Samorządowiec Roku - naciągana sprawa?
Nasi samorządowcy z rezerwą traktują wyróżnienia zdobyte w konkursie.
Szefowie miast powiatu wodzisławskiego i radni ze zdumieniem przyjęli wiadomość o zdobyciu laurów w konkursie Samorządowiec Roku 2009. Jeszcze bardziej zdziwiła ich informacja, że chcąc odebrać statuetki muszą zapłacić 165 zł za udział w Gali Laureatów, która odbędzie się 26 lutego w klubie Shuma w Dąbrowie Górniczej.

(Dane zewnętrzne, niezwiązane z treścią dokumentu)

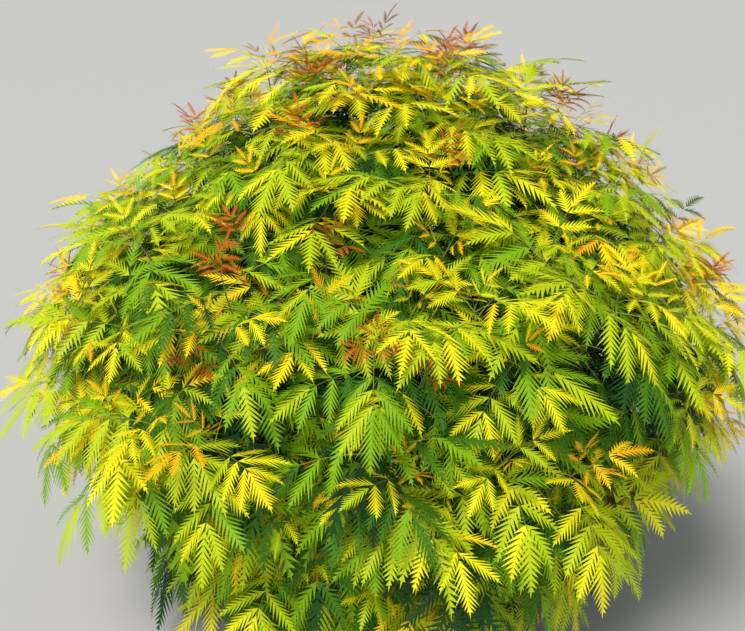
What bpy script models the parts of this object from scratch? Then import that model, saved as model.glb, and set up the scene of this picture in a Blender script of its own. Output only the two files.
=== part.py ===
"""A golden cut-leaf red elderberry: a dense, dome-shaped shrub of many arching boughs.

Metres, +Z up. The origin is the middle of the flat cut under the short stem, at ground level.
The front is -Y. Each mass of foliage is one uneven closed solid, and each bough is one tapering
limb that rises from the stem, or forks off another bough, and ends where it meets its mass.
"""

import math
import random
from collections import namedtuple

import bmesh
import bpy
from mathutils import Vector, noise
from mathutils.geometry import interpolate_bezier

SEED = 11
UP = Vector((0, 0, 1))

# Crown: the dome that the masses of foliage fill, by its reach from the stem on each side. Below
# the waist it is drawn in on the left, most at one depth and not at all a spread away from it.
CROWN_HEIGHT = 1.46
CROWN_LEFT = 0.89
CROWN_RIGHT = 0.92
CROWN_FRONT = 0.93
CROWN_BACK = 0.87
CROWN_LEAN = -0.03
LEFT_PULL = 0.22
LEFT_PULL_DEPTH = 0.24
LEFT_PULL_SPREAD = 0.3
WAIST_HEIGHT = 0.7
SKIRT_HEIGHT = 0.03
LEFT_ROUNDNESS = 1.42
RIGHT_ROUNDNESS = 1.7
LOWER_ROUNDNESS = 2.3

# Masses of foliage
MASS_GAP = 0.02
MASS_SUBDIVISIONS = 3
CORNER_SHARPNESS = 10
LUMP_SIZE = 0.24
LUMP_DEPTH = 0.045
TUFT_SIZE = 0.11
TUFT_DEPTH = 0.035
TIER_FLATNESS = 1.6
DISTANCE_STEP = 0.0005
AZIMUTH_JITTER = math.radians(4)
ELEVATION_JITTER = math.radians(3)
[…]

– Nie mamy sponsorów, a wszystko kosztuje. 165 zł to niedużo jak na możliwości finansowe samorządowców – mówi Henryk Kocot, członek kapituły.
Nie chwalą się
– Sprawa wydaje nam się naciągana – przekazała sekretarka Barbary Magiery, burmistrza Radlina. Szefowa dostała mailem wiadomość o przyznaniu przez kapitułę konkursu srebrnego klucza. Nie ma pojęcia co to za przedsięwzięcie. Nie zamierza jechać na bankiet. Nie przywiązuje też zbytniej wagi do wyróżnienia. Podobnie do tematu podchodzi Marek Hawel, burmistrz Pszowa, który znalazł się w gronie wyróżnionych. – Jestem zaskoczony, nie zgłaszałem się do żadnego konkursu, ani nie kojarzę, żeby mnie ktoś zgłosił. O wynikach dowiedziałem się od burmistrza Hajduka z Rydułtów. Podał mi stronę z listą nagrodzonych. Znalazłem swoje nazwisko w gronie wyróżnionych. Jest ich wielu. Cieszę się, ale nie wiem, czym zasłużyłem. Żadnej ankiety nie wypełniałem. Nie wiem, jakie były kryteria wyłaniania laureatów, także nawet tym się nie chwalę – mówi Marek Hawel. Burmistrz nie ma dylematu, czy jechać na galę. Nie dostał zaproszenia, poza tym nawet gdyby je otrzymał, to w tym czasie będzie wypoczywał na urlopie.
Wyróżnienie dla całego urzędu
Wspomniany Henryk Hajduk, zastępca burmistrza Rydułtów jest laureatem brązowego klucza. On również jest zaskoczony wynikami. – Nawet nie wiedziałem, że byłem nominowany. Dowiedziałem się z maila. To mnie cieszy. Miła wiadomość i daje jeszcze większą mobilizację do pracy. Ale to wyróżnienie nas wszystkich w urzędzie – komentuje zastępca burmistrza. Jeszcze nie wie, czy wybierze się na galę. Termin może kolidować z ważnym szkoleniem w Warszawie, na które Henryk Hajduk pojedzie. Wśród wyróżnionych znaleźli się też Jacek Sobik, przewodniczący rady miasta Radlina i Paweł Kowol, pszowski radny. W tym gronie jest także wójt Gorzyc Piotr Oślizło.
Ponad 600 zgłoszeń
Konkurs Samorządowiec Roku 2009 przeprowadziło Wydawnictwo Regiony z Sosnowca, wydające Turystyczny Szlak. Trwał od września do 18 stycznia 2010 roku. W skład Kapituły weszły następujące osoby: poseł czwartej kadencji Sejmu Kazimierz Zarzycki, prof. Marek Barański, dr inż. Artur Mazurkiewicz oraz redaktorzy Marcin Twaróg i Henryk Kocot.
– Zaprosiliśmy do kapituły osoby znające środowisko samorządowe. Wysłaliśmy zapytania do urzędów, starostw powiatowych, komitetów wyborczych i stamtąd napływały głosy. Bardzo dużo było też maili i telefonów od mieszkańców, wyborców. Nazwisk było ponad 600. W naszym województwie są trzy tysiące samorządowców, więc jak na pierwszą edycjękonkursu uważam to za niezły wynik. Przez tydzień weryfikowaliśmy zgłoszenia – mówi Henryk Kocot.